Exercise directions: Your task is to copy the stretch of lines in the records below that begins with the line containing "const linen = new" and ends with the line containing "bpy.context.scene.collection.objects.link(empty)", exactly as written, with nothing added.

Records to use:
☆ ☆ ☆ ☆ ☆ ☆ ☆

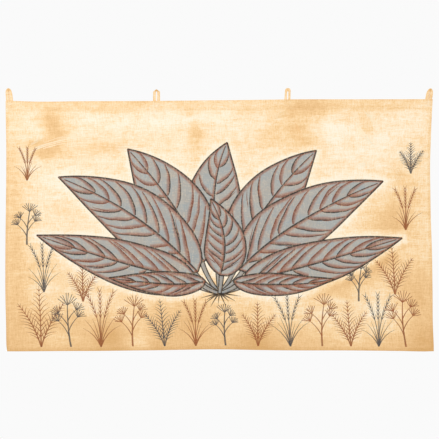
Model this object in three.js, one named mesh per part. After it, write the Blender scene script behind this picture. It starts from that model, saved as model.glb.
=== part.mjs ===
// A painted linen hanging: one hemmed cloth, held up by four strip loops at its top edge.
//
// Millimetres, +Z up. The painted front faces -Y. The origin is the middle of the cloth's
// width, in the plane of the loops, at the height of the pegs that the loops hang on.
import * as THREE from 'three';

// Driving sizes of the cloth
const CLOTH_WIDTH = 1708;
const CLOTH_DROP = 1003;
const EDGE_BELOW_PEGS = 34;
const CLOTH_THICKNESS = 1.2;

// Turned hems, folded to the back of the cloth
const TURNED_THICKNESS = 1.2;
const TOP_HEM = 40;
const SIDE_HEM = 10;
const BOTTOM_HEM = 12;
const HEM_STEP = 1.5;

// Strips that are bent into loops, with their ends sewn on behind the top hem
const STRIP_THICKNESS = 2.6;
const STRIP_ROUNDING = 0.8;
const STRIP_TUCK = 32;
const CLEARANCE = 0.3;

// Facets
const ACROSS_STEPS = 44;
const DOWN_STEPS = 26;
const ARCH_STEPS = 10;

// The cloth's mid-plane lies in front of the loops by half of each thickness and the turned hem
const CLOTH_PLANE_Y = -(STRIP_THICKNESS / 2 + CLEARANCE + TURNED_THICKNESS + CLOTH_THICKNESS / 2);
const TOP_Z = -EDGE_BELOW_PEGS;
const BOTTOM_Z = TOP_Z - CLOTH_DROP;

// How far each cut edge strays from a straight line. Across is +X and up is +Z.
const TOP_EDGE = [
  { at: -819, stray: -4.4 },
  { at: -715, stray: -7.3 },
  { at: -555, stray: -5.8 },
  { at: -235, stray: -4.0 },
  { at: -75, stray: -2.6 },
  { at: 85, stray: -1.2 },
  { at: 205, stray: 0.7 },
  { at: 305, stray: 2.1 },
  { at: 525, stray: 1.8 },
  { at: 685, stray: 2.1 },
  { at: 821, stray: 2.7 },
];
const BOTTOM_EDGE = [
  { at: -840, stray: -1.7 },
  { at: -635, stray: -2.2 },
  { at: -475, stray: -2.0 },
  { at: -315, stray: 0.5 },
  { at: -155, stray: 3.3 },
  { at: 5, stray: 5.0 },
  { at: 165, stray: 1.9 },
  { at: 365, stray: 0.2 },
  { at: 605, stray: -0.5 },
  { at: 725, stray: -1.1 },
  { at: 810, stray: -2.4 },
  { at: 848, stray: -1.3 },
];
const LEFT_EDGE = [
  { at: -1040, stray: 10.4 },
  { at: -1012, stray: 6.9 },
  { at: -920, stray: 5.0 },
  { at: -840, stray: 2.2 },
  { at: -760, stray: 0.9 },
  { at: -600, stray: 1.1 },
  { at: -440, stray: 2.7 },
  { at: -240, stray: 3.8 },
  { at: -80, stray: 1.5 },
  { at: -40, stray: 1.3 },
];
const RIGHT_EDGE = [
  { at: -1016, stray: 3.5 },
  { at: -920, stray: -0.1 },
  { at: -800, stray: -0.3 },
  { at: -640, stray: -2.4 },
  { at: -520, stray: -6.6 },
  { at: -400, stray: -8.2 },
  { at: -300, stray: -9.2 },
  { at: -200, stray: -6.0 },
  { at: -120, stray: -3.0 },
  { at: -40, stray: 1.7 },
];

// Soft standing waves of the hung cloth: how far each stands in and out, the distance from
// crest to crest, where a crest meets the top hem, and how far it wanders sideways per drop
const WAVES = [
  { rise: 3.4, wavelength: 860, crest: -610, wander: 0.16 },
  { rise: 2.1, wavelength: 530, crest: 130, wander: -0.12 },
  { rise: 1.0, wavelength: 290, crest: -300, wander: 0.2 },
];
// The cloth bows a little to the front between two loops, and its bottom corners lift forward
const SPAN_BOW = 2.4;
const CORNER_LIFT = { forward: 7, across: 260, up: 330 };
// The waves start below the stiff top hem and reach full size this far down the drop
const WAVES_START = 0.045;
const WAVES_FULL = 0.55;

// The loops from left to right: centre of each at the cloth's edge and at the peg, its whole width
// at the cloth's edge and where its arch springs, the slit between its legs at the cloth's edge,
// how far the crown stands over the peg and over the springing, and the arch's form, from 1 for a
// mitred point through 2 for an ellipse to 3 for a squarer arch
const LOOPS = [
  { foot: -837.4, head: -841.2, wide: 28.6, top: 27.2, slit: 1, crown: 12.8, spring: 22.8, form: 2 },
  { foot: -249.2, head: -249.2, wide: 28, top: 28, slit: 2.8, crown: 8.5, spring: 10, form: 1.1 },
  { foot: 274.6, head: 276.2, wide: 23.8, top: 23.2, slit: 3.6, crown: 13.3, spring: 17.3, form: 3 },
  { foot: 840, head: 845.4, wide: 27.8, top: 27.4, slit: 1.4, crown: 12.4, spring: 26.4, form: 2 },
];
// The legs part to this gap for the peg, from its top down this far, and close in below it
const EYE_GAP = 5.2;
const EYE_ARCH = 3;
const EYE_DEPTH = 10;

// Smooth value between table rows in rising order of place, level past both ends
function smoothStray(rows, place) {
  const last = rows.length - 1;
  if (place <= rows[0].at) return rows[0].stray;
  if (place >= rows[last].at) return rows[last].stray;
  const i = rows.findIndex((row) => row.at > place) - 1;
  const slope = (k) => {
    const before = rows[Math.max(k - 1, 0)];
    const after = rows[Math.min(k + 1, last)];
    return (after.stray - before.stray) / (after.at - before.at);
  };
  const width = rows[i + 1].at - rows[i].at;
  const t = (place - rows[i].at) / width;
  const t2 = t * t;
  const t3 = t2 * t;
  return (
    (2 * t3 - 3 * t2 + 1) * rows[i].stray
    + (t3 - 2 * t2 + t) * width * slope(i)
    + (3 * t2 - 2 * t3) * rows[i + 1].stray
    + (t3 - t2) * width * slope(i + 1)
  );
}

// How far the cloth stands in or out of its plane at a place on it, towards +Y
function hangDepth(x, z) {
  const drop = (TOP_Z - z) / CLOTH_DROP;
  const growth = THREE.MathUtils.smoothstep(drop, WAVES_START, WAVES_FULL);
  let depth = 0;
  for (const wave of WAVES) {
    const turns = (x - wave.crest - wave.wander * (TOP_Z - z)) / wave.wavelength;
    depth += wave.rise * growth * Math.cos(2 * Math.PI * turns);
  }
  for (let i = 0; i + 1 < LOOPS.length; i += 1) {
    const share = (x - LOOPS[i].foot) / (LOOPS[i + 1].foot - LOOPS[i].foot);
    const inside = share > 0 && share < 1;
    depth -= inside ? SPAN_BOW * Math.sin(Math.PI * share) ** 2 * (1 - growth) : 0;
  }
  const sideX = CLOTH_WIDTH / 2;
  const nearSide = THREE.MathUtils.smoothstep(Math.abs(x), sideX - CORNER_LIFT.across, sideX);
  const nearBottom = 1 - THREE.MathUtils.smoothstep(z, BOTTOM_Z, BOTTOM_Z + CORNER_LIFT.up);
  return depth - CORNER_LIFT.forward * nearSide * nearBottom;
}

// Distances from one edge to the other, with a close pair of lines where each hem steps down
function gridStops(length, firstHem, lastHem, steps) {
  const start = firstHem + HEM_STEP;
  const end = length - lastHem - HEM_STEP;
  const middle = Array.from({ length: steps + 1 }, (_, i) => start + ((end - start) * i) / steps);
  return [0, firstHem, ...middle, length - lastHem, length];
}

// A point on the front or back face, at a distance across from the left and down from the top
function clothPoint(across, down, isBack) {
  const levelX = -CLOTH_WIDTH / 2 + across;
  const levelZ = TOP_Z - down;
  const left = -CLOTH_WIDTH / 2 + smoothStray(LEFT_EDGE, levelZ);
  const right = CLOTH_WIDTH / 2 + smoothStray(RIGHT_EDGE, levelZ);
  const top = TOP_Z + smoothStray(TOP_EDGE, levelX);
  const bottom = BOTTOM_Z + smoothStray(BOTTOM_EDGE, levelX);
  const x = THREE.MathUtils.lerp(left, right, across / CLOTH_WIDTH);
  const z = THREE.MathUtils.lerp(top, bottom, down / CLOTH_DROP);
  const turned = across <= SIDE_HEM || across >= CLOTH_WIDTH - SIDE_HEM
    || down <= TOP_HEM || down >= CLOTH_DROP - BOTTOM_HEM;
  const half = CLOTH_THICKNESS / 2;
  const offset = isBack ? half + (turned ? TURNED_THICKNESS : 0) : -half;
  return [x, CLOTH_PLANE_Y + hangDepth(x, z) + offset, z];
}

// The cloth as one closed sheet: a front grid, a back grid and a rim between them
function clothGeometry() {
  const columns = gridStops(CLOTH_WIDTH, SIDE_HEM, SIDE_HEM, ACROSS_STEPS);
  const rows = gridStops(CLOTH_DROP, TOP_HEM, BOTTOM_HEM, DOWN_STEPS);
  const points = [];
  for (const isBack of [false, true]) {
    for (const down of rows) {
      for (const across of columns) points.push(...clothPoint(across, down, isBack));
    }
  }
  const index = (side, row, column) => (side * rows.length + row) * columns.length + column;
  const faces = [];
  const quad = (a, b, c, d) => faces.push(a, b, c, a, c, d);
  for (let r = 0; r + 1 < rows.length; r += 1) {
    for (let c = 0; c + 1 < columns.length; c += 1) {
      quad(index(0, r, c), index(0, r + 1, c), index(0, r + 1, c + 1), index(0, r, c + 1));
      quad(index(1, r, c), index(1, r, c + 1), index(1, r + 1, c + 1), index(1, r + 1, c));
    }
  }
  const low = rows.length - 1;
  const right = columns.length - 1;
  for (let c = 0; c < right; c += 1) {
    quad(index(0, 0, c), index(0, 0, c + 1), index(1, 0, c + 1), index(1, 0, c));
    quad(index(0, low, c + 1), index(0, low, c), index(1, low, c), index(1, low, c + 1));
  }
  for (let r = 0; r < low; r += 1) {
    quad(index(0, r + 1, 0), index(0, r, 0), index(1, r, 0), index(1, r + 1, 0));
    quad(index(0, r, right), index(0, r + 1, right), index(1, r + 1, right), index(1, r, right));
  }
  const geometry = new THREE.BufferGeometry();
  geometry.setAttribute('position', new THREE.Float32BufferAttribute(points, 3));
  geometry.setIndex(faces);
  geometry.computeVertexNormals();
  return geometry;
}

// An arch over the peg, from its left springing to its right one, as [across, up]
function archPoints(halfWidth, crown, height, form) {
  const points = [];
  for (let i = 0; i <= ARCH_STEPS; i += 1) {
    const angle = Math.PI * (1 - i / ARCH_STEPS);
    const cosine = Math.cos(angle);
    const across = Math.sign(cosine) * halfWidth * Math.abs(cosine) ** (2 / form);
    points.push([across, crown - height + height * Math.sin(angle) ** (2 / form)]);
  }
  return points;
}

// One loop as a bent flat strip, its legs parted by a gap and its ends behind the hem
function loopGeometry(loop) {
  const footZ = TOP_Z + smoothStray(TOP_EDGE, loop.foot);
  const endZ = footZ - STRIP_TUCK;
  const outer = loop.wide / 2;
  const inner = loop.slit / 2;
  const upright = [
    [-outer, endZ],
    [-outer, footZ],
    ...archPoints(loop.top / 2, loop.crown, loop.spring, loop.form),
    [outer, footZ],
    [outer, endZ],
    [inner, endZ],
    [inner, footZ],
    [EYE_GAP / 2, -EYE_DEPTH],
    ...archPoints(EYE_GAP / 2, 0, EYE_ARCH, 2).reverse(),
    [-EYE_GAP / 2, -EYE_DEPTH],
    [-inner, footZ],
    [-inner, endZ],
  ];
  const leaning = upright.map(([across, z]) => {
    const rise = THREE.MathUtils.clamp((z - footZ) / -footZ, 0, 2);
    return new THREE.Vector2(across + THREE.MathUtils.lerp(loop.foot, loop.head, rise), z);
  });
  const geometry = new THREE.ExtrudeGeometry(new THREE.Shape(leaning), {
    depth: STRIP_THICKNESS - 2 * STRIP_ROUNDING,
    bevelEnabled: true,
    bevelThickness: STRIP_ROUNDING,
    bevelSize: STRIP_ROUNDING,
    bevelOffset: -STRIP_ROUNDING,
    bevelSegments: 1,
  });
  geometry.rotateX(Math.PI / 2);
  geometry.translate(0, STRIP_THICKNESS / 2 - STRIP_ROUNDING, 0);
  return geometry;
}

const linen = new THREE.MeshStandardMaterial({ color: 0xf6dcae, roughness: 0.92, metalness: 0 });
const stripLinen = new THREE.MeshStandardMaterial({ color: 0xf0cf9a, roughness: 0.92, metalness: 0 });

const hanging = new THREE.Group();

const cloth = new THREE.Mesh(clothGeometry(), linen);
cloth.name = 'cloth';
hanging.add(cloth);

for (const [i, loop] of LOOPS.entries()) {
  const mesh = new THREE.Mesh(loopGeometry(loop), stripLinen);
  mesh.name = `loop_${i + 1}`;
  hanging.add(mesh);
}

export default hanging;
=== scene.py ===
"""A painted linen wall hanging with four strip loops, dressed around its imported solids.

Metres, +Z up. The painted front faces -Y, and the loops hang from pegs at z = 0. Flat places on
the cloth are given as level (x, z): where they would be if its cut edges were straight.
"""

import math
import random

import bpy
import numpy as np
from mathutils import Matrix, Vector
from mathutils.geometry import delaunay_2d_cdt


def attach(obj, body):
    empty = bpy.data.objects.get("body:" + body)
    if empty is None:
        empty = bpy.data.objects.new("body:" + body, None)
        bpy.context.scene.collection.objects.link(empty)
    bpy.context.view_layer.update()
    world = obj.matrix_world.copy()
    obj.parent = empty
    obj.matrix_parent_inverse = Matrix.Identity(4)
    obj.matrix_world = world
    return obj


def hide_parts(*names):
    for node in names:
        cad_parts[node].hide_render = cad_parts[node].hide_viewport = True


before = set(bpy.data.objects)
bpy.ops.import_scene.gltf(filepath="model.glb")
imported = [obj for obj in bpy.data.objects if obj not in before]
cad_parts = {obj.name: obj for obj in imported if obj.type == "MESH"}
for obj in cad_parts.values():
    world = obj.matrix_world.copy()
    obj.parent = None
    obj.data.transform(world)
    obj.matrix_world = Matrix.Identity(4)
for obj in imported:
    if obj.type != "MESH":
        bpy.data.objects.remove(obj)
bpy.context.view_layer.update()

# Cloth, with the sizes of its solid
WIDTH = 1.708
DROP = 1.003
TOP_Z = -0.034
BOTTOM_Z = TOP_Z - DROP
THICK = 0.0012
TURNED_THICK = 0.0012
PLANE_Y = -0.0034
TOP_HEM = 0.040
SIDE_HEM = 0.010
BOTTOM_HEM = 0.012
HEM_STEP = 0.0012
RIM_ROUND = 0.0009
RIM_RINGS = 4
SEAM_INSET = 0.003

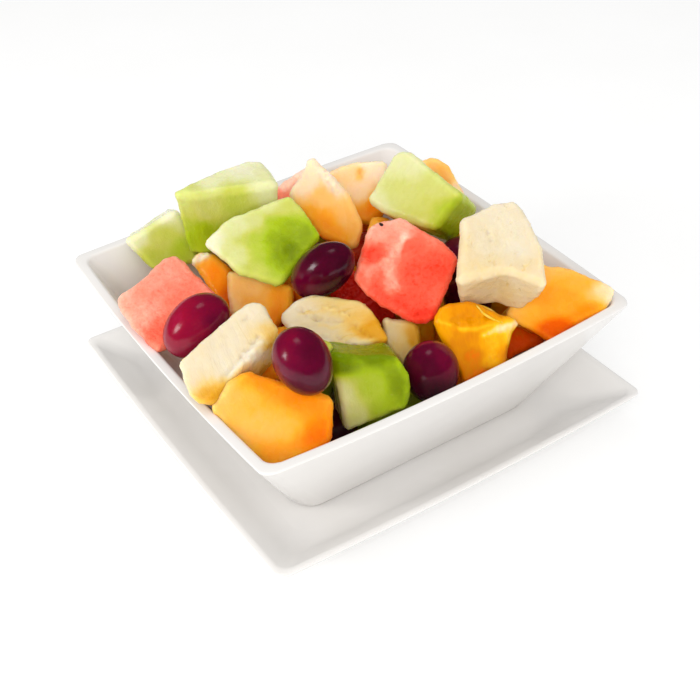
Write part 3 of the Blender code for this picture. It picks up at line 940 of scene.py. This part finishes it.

☆ ☆ ☆ ☆ ☆ ☆ ☆

Solution to this exercise:
const linen = new THREE.MeshStandardMaterial({ color: 0xf6dcae, roughness: 0.92, metalness: 0 });
const stripLinen = new THREE.MeshStandardMaterial({ color: 0xf0cf9a, roughness: 0.92, metalness: 0 });

const hanging = new THREE.Group();

const cloth = new THREE.Mesh(clothGeometry(), linen);
cloth.name = 'cloth';
hanging.add(cloth);

for (const [i, loop] of LOOPS.entries()) {
  const mesh = new THREE.Mesh(loopGeometry(loop), stripLinen);
  mesh.name = `loop_${i + 1}`;
  hanging.add(mesh);
}

export default hanging;
=== scene.py ===
"""A painted linen wall hanging with four strip loops, dressed around its imported solids.

Metres, +Z up. The painted front faces -Y, and the loops hang from pegs at z = 0. Flat places on
the cloth are given as level (x, z): where they would be if its cut edges were straight.
"""

import math
import random

import bpy
import numpy as np
from mathutils import Matrix, Vector
from mathutils.geometry import delaunay_2d_cdt


def attach(obj, body):
    empty = bpy.data.objects.get("body:" + body)
    if empty is None:
        empty = bpy.data.objects.new("body:" + body, None)
        bpy.context.scene.collection.objects.link(empty)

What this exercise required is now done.